Shkreli, who is now serving a seven-year prison sentence, placed the winning $2 million bid on the record via the online auction house Paddle 8 in 2015. The album is encased in an engraved nickel-silver box and is accompanied by a leather-bound parchment book.
The collective, which has been storing the record in a New York City vault, says they want to make the two discs’ 31 tracks more widely available to listeners. But that’s despite Wu-Tang’s leader, RZA, and producer, Cilvaringz, specifying in the original sale that the music could not be publicly released for 88 years, until 2103. (The idea would be playing it for fans in small-scale exhibitions or listening events.)
“This album at its inception was a kind of protest against rent-seeking middlemen, people who are taking a cut away from the artist. Crypto very much shares that same ethos,” the collective’s “chief pleasing officer,” Jamis Johnson, told the New York Times. “The album itself is kind of the O.G. NFT.”
In fact, the new sale came with an NFT instead of a physical ownership deed. PleasrDAO paid $4 million in cryptocurrency to an intermediary represented by Peter Scoolidge, a lawyer who helped broker the deal with Cilvaringz.

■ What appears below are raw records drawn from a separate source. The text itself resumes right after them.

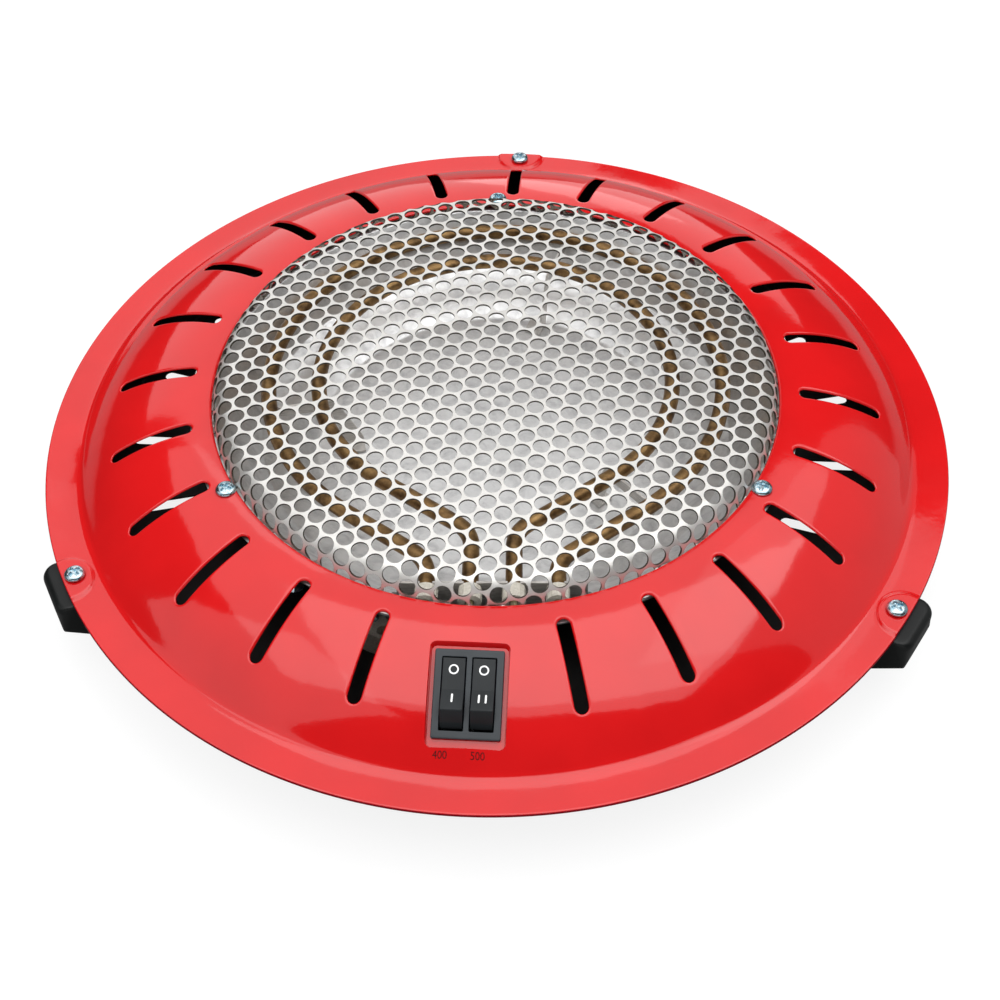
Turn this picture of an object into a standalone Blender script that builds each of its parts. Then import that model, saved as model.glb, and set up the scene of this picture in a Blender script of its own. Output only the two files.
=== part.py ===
"""Electric brazier: a round, low heater with two sheathed elements under a perforated grille.

Frame: the origin is on the floor under the middle of the disc, +Z is up, and the switch
faces -Y. Angles round the disc are counted from the switch, towards +X. Lengths are metres.
"""
import math

import bmesh
import bpy
from mathutils import Matrix, Vector

# Sheet metal and fits
SHEET = 0.0008            # wall of every pressed sheet
SEAT_GAP = 0.0003         # clearance between pieces that rest on each other
HOLE_CLEAR = 0.0004       # radial clearance of a screw or tube in its hole
OVERRUN = 0.004           # how far a cutter passes the sheet it cuts

# Top cover: a flat rim and one round arc up to the central opening
COVER_R = 0.190
RIM_Z = 0.038             # top of the rim above the floor
RIM_WIDTH = 0.0149
LIP_DEPTH = 0.0012        # turned-down edge of the rim
PAD_R = 0.0106            # pressed pads under the foot screws, round at their inner end
PAD_SHIFT = 0.0030        # pad's middle outside the screw circle
PAD_RISE = 0.0012
PAD_EDGE_INSET = 0.0005   # from the pad's open end to the rim's edge
DOME_RISE = 0.025         # crest of the arc above the rim
DOME_ARC_R = 0.0745
DOME_BAND_WIDTH = 0.0579  # from the rim's crease to the opening

# Vent slots, the same radial pattern in the cover and in the base pan
SLOT_PITCHES = 24
SLOT_WIDTH = 0.0052
SLOT_INSET = 0.0084       # from the opening to the slot's inner end
SLOT_OUTSET = 0.0151      # from the slot's outer end to the rim's crease

# Heater unit: grille, reflector and elements, turned a little in the cover
UNIT_TURN_DEG = 3.1
UNIT_FLANGE_WIDTH = 0.0092
UNIT_SCREW_INSET = 0.0036  # from the opening to the screw circle

# Grille: punched sheet drawn to a shallow crown
GRILLE_PITCH = 0.0184
GRILLE_HOLE_R = 0.0086
GRILLE_EDGE = 0.0012      # from the outermost holes' corners to the crown's edge
GRILLE_SHOULDER_W = 0.0060
GRILLE_SHOULDER_H = 0.0097
GRILLE_CROWN_H = 0.0046
GRILLE_TURN_DEG = 17.0    # direction of a row of holes in the heater unit
GRILLE_SIDE_CLEAR = 0.0007

# Reflector bowl: flange, steep wall, sloping ring and flat floor
BOWL_WALL_DROP = 0.0203
BOWL_WALL_RUN = 0.0170
BOWL_RING_DROP = 0.012
BOWL_RING_RUN = 0.022
BOWL_SIDE_CLEAR = 0.0012  # from the cover's opening to the top of the bowl's wall
TAB_SLOT_WIDTH = 0.0026
TAB_SLOT_DEG = (160.0, 175.0)

# Sheathed elements
TUBE_R = 0.00325
LOOP_RISE = 0.0278        # tube axis above the bowl's floor
LOOP_OFFSET = 0.0105      # loops' centre behind the disc's centre
LOOP_CLEAR = 0.0098       # from the top of the bowl's wall to the outer loop's axis, at the back
LOOP_PITCH = 0.021
LEAD_PITCH = 0.0165
LEAD_BEND_R = 0.014
LEAD_STRAIGHT = 0.0055    # outer lead's straight run before the bracket
TUBE_END = 0.0006         # tube past the bracket's far face
BUSH_R = 0.0045
BUSH_LENGTH = 0.0062
PIN_R = 0.0015
PIN_REACH = 0.0090        # terminal pin past its bush

# Element bracket and comb supports
BRACKET_SHEET = 0.0010
BRACKET_MARGIN = 0.0113   # from the outer tube's axis to the bracket's end
BRACKET_SETOUT = 0.0040   # web in front of the foot of the bowl's wall
BRACKET_FOOT_WIDTH = 0.020
BRACKET_FOOT_LENGTH = 0.014
WINDOW_SIDE_CLEAR = 0.0010
COMB_SHEET = 0.0010
COMB_DEGS = (41.0, 161.0, 281.0)
COMB_FOOT_IN = 0.0165     # from the inner loop's axis to the foot's inner end
COMB_FOOT_LENGTH = 0.008
COMB_TAB_WIDTH = 0.007
COMB_ARM_T = 0.0024       # arm under the tubes

# Screws and nuts
SCREW_R = 0.0020
SCREW_HEAD_R = 0.0041
SCREW_HEAD_H = 0.0024
UNIT_SCREW_LENGTH = 0.010
FOOT_SCREW_LENGTH = 0.014
FOOT_SCREW_INSET = 0.0052  # from the rim's edge to the screw circle
NUT_FLAT_R = 0.0035
NUT_H = 0.0032

# Base pan
PAN_DEPTH = 0.0174        # floor below the pan's flange
PAN_WALL_RUN = 0.0070
PAN_EDGE_CLEAR = 0.0005

# Feet, which are also the grips
FOOT_DEGS = (60.0, 180.0, 300.0)
FOOT_WIDTH = 0.0260
FOOT_OVERHANG = 0.0053    # past the rim's edge
FOOT_LIP_H = 0.0111
FOOT_DRAFT = 0.0003
FOOT_BASE_OUT = 0.0289    # from the foot's outer face to its base
FOOT_BASE_LENGTH = 0.016
FOOT_CORNER_R = 0.0030
FOOT_WALL_CLEAR = 0.0012

# Double rocker switch
SWITCH_SHIFT = 0.0043     # outwards from the middle of the dome band
BEZEL_WIDTH = 0.0251
BEZEL_LENGTH = 0.0324
BEZEL_H = 0.0020
POCKET_MARGIN = 0.0017
POCKET_CORNER_R = 0.0022
BEZEL_CORNER_R = 0.0010
HOUSING_WIDTH = 0.0216
HOUSING_LENGTH = 0.0290
HOUSING_DEPTH = 0.0160
HOUSING_WALL = 0.0010
ROCKER_WIDTH = 0.0082
ROCKER_LENGTH = 0.0260
ROCKER_GAP = 0.00035
ROCKER_SPACING = 0.0109   # between the two rockers' middles
ROCKER_PIVOT_DEPTH = 0.0060
ROCKER_PROUD = 0.0006
ROCKER_SWING_DEG = 25.0
ROCKER_KEEL = 0.0018
ROCKER_TIP_INSET = 0.0013  # from the rocker's end to the tip of its face, pressed
ROCKER_SKIRT = 0.0010     # widest point of the rocker above its pivot
TRUNNION_R = 0.0012
TRUNNION_LENGTH = 0.0008
SPADE_WIDTH = 0.0048
SPADE_T = 0.0008
SPADE_LENGTH = 0.0070
SPADE_INSET = 0.0085      # from the housing's end to a spade's middle

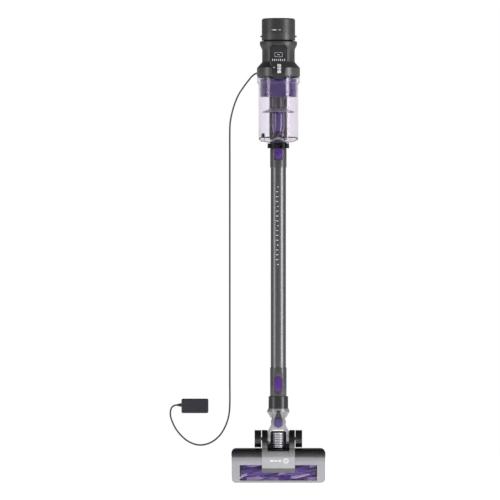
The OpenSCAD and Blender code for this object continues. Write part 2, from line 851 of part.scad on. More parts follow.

The government received what was “publicly known to be owed under the asset forfeiture order,” Scoolidge told the Times, or about $2.2 million according to recent court filings.
Ahead of the sale, Scoolidge was given the rare opportunity to listen to the record in order to determine it was in working order. He used a Discman, playing the music for a select group of law enforcement and representatives of the U.S. Marshals, the U.S. attorney’s office, and the Department of Justice.
“As you can imagine, the tracks have a lot of colorful language on them, [so] there’s a lot of giggling [as] people who are not hip-hop people [are] listening to this stuff,” Scoolidge told Rolling Stone. “It was pretty funny.”
The collective that bought the album has 74 members. The group’s name is a portmanteau based on the NFT artist Pplpleasr and the acronym D.A.O., which stands for “decentralized autonomous organization.”
Since it was founded less than a year ago, the collective has acquired a number of high-profile digital works, including NFTs by Edward Snowden and Pussy Riot, as well as one based on the popular Doge meme, which it began selling to the public in fractional shares.
“This beautiful piece of art, this ultimate protest against middlemen and rent seekers of musicians and artists, went south by going into the hands of Martin Shkreli, the ultimate internet villain,” Johnson told Rolling Stone.